Quanto inciderà l’arrivo della Mifid 2? Per Scolari comporterà una trasparenza integrale sui costi e i servizi di investimento. Secondo uno studio dell’Esma, basato su una ricerca fatta su circa 20mila fondi in Europa, è emerso che l’impatto sul rendimento dei fondi di tutte le commissioni è attorno al 28-29% mentre per gli Etf si limita all’11%. E, peggio, se in Europa la percentuale oscilla tra il 20-30% in Italia è al 40%. «Siamo un Paese», ha denunciato il presidente di Ascosim, «nel quale c’è una distribuzione di tipo medievale, un vassallaggio tra produttore e distributore. Le commissioni stanno diminuendo in tutto il mondo tranne che in Italia, dove aumentano. Quindi esiste un problema di competitività del nostro sistema».
Una tesi che non ha trovato del tutto in sintonia Trezzi. «Se con l’arrivo della Mifi 2 i costi sono destinati a scendere, già oggi il mercato italiano ha una buona direzione. Basti pensare, per esempio, che le commissioni d’ingresso in un fondo, pari al 5 o 3% presenti in Germania, in Italia non esistono più da 15 anni». Quanto alla tendenza a ridurre il costo delle commissioni, ha ricordato Marcialis, «sarà inevitabile anche perché difficilmente nei prossimi cinque anni i mercati garantiranno le performance degli ultimi anni e quindi il peso dei costi sui rendimenti apparirà ancora più pesante». Che sul mercato siano presenti costi eccessivi è certo ma, per Marcialis «la domanda vera è riempire di valore i costi altrimenti con la prossima crisi gli investitori terranno i soldi liquidi».

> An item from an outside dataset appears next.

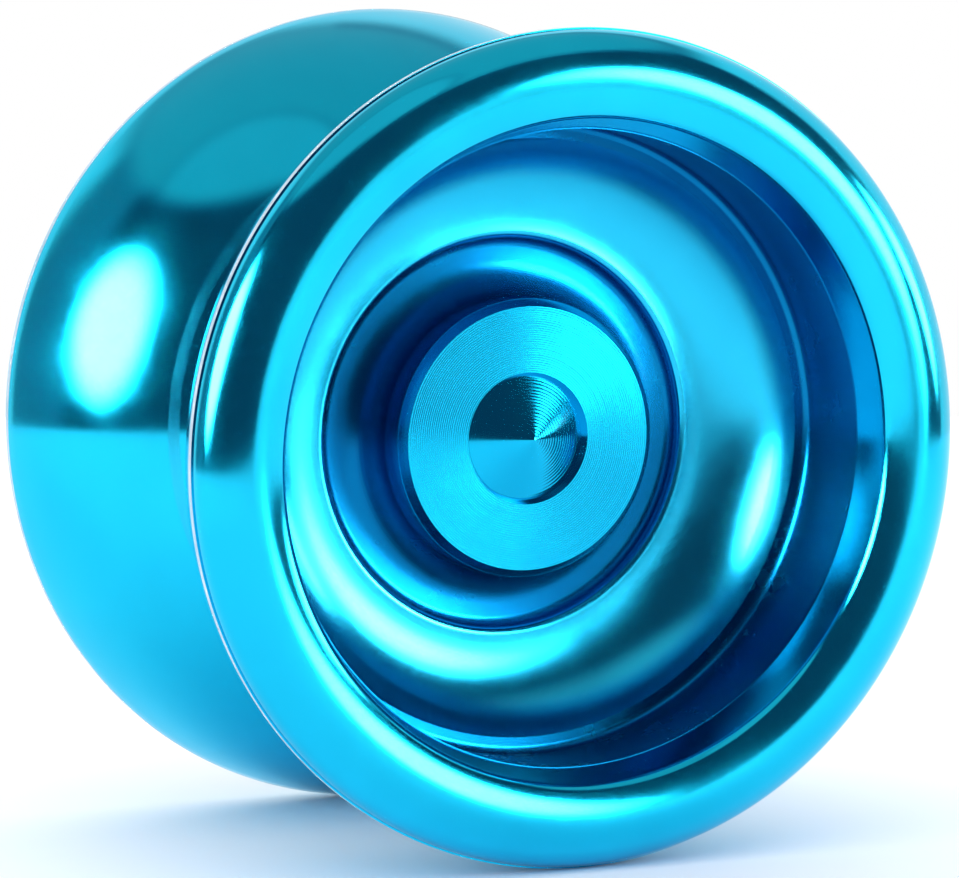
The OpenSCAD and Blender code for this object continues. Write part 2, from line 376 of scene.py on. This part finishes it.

Ma quali sono le prospettive? Anche per Principi l’introduzione della Mifid 2 aumenterà la trasparenza e darà una scossa anche ai costi. Del resto oggi in Europa il costo medio di un Etf è all’incirca di 25-30 basic point mentre per i fondi bisogna aggiungere un 1 davanti. La Mifid 2 favorirà la crescita del mercato indicizzato mentre la tecnologia porterà grossi cambiamenti e si farà sentire anche il ruolo del robo-advisor. In Italia, inoltre, la maggior parte della ricchezza finanziaria è posseduta da chi è avanti con gli anni. Il cambiamento generazionale farà sì che in futuro ci saranno investitori più tecnologici che continueranno a voler interagire con consulenti fisici ma la tecnologia farà sempre più parte del quotidiano e avrà anche effetti sulla riduzione dei costi. E la “vittima” di questo fenomeno, ha chiosato Marcialis «saranno i gestori attivi che dovranno abbassare i prezzi verso la distribuzione».